On the basis of the High Court’s decision in Aldi Foods v SDAEA,[5] the FFC determined that Flick J was incorrect in making this distinction – rather, ‘the employees’ referred to in s 186(2)(a) and s 180(2) are the same employees. However, in the FFC’s view, the primary judge concluded correctly that the requirement for ‘genuine agreement’ imposes a standard of authenticity on employee approval of an agreement: ‘the word ‘genuinely’ in the phrase ‘genuinely agreed’ [in ss 186(2)(a) and 188(c)], indicates that mere agreement will not suffice and that consent of a higher quality is required’.[6] Further, ‘authenticity … goes to the heart of the matter’ under s 188(c), requiring more than simply an absence of fraud, coercion or duress in the bargaining process.[7]

The FFC then considered the objectives of the FW Act bargaining framework, noting its preference for collective rather than individual bargaining and that collective bargaining is intended to overcome the power imbalance in the employment relationship.
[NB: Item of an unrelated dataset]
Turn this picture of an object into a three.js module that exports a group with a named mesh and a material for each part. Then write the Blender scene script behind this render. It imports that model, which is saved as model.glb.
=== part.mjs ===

Their Honours stated that:

‘An enterprise agreement made early in the life of an enterprise with two or three employees and before the employment of the much larger workforce necessary to operate the business of the enterprise is, in terms of the process by which it was made’, far more likely to reflect characteristics akin to individual bargaining than collective bargaining.’[8]
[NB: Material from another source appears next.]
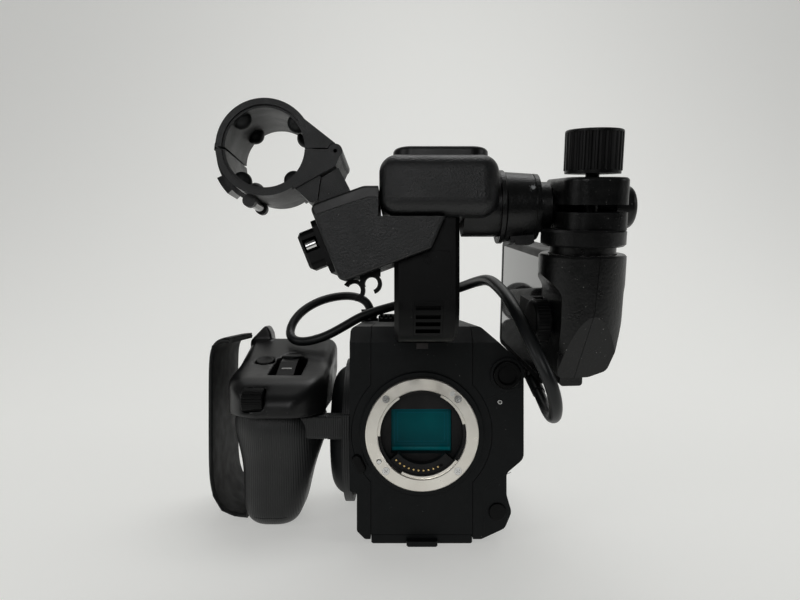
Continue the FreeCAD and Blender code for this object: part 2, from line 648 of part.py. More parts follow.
def audio_body(lid):
    """The box under the nose, or the lid strip along its top."""
    whole = slab(AUDIO_OUTLINE, "y", AUDIO_FRONT, AUDIO_BACK)
    whole = whole.makeFillet(1.2, edges_at(whole, "y", AUDIO_FRONT))
    step = 0.2 if lid else 0.0
    seam = [(x, z + step) for x, z in AUDIO_SEAM]
    top = slab(seam + [(20, 200), (-60, 200)], "y", AUDIO_FRONT - 1, AUDIO_BACK + 1)
    piece = whole.common(top) if lid else whole.cut(top)
    nose_room = box(NOSE_LEFT - GAP, 40, AUDIO_FRONT - 3, AUDIO_BACK + 2, HANDLE_LOW - GAP, 210)
    post_room = box(-POST_HALF - GAP, 40, POST_FRONT, AUDIO_BACK + 2, 140, 190)
    return piece.cut([nose_room, post_room])


def end_frame(shape):
    """Places a shape drawn about the origin, facing +X, on the audio box's slanted end."""
    return moved(turned(shape, "y", -AUDIO_OUT), AUDIO_END[0], -116, AUDIO_END[1])


def xlr_box():
    well = end_frame(disc("x", SOCKET_Y, 0, SOCKET_OUTER + 0.3, -12, 3))
    return audio_body(False).cut(well)


def xlr_connector():
    """A round microphone socket with the housing of its release tab beside it."""
    flange = rounded_box(0.2, 2.6, -18, 18, -12.5, 12.5, 4, "x")
    shell = tube("x", SOCKET_Y, 0, SOCKET_OUTER, SOCKET_R, -11.5, 1)
    floor = disc("x", SOCKET_Y, 0, SOCKET_R + 0.1, -11.5, -SOCKET_DEPTH)
    lip = disc("x", SOCKET_Y, 0, SOCKET_OUTER, 2.4, 4.2)
    pins = []
    for angle in (30, 150, 270):
        turn = math.radians(angle)
        at = (SOCKET_Y + 3.6 * math.cos(turn), 3.6 * math.sin(turn))
        pins.append(disc("x", at[0], at[1], 1.1, -SOCKET_DEPTH - 0.5, -4.0))
    collar = rounded_box(2.4, 10.4, -18, -5, -9.4, 8.4, 3, "x")
    collar = collar.makeChamfer(1.4, edges_at(collar, "x", 10.4))
    mouth = disc("x", SOCKET_Y, 0, SOCKET_R, -SOCKET_DEPTH, 12)
    tab_room = disc("x", TAB_Y, TAB_Z, TAB_R + GAP, 2.7, 9.2)
    window = box(2.7, 9.2, -19, TAB_Y, TAB_Z - TAB_R - GAP, TAB_Z + TAB_R + GAP)
    body = join(flange, collar, lip).cut([mouth, tab_room, window])
    return end_frame(join(body, shell, floor, *pins))


def xlr_release_tab():
    tab = disc("x", TAB_Y, TAB_Z, TAB_R, 3.8, 8.9)
    return end_frame(tab.makeChamfer(0.5, edges_at(tab, "x", 8.9)))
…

This did not mean that agreements could not be made with one or two employees, or that a small group of employees could not fix employment conditions in an agreement for a larger group later to be employed: ‘Enterprises come in all shapes and sizes’.[9] However, according to the FFC, the FW Act is concerned with agreement-making that undermines or subverts its stated preference for collective bargaining.

This is exemplified by the ‘fairly chosen’ test in s186(3), which seeks to avoid the workforce ‘being broken up into artificial employee groupings with the consequence that the workforce … is unable to bargain as a single collective’.[10] Alongside this, the FFC noted that the Explanatory Memorandum to the Fair Work Bill stated, in respect of s188:

‘where an agreement covers a large number of classifications of employees in which no employees are actually engaged there may be a question as to whether the agreement has been genuinely agreed.

The FFC also outlined its concern that the ‘legislative objective of achieving ‘fairness through an emphasis on enterprise-level collective bargaining’ could be undermined if the employees who vote on the agreement have no basis for appreciating its nature and terms’.[11]

Their Honours rejected One Key’s submission that the primary judge had erroneously considered that voting by a small number of employees is inherently wrong. Flick J had, in fact, recognised that agreements such as these may be valid, although at the same time there may be questions about the genuineness of their approval. The FFC considered that this was the correct approach to the issue.

The FWC had made a jurisdictional error in failing to consider how the three employees could have had a sufficient appreciation of the appropriateness of the terms and conditions in the One Key Agreement, given the disparate occupational classifications and industries it covered. This should have informed the FWC’s consideration of whether the Agreement had been ‘genuinely agreed’ to. Therefore the Agreement should not have been approved.

The implications of the decision

The One Key Decision does not spell the death knell for the ‘start up’ agreement model made with a small number of employees.

Both the FWC and the Courts at all levels accept that enterprises come in all shapes and sizes, and that to outlaw employers from embracing this model in appropriate circumstances is not supported by the current regulatory framework. Further, the legitimacy of the model was once again endorsed by a Full Bench of the FWC as recently as Thursday 7 June 2018.[12] The Full Bench in this case was at pains to distinguish the One Key Decision outcome from the ‘facts’ with which they were confronted, which pointedly, established a business rationale to support the ‘start up’ agreement model involving three employees and no evidence of the employer seeking to undermine the collective bargaining regime.

What the One Key Decision does demonstrate is that, despite the ‘Change the Rules’ campaign being run by the ACTU and affiliated unions, the current regulatory framework is capable of dealing with employer excesses in the agreement making space.

The facts in the case were telling:

  • three employees with very confined employment experience (and 2 of whom were casual);
  • a ‘scope’ defined by classifications which drew upon the operation of 11 modern awards; and
  • no bargaining!

Given these circumstances, it is not surprising that the FFC found that the ‘protective’ agreement making provisions in the FW Act had been compromised by the employer and that the three employees did not have the requisite informed or genuine understanding of what they were approving. The relevant protective provisions seem to revolve around the concepts of a ‘fairly chosen scope’, the requirement for ‘genuine agreement’ and the ‘better off overall test’.

In the One Key Decision, there was more than enough evidence of the employer adopting an agreement making model that was designed to undermine or subvert the collective bargaining regime enshrined by the FW Act.

The lesson is clear: employers should not impermissibly overreach in implementing their agreement making strategies.

The other point of immediate relevance for employers is the heightened standards to which employers will now be held by the FWC in ensuring the obligation to explain the terms of any proposed agreement to employees is appropriately discharged. We are already seeing the FWC pressing employers for more information at the approval stage of the explanatory steps undertaken and being unwilling to simply approve the proposed agreement on the content of the accompanying statutory declaration.

This (not unexpected) vigilance from the FWC may ultimately result in further delays in the processing of proposed agreements, but can also be viewed as a necessary evil in countering the squeaky wheels in the union movement to the effect that the ‘rules are broken’.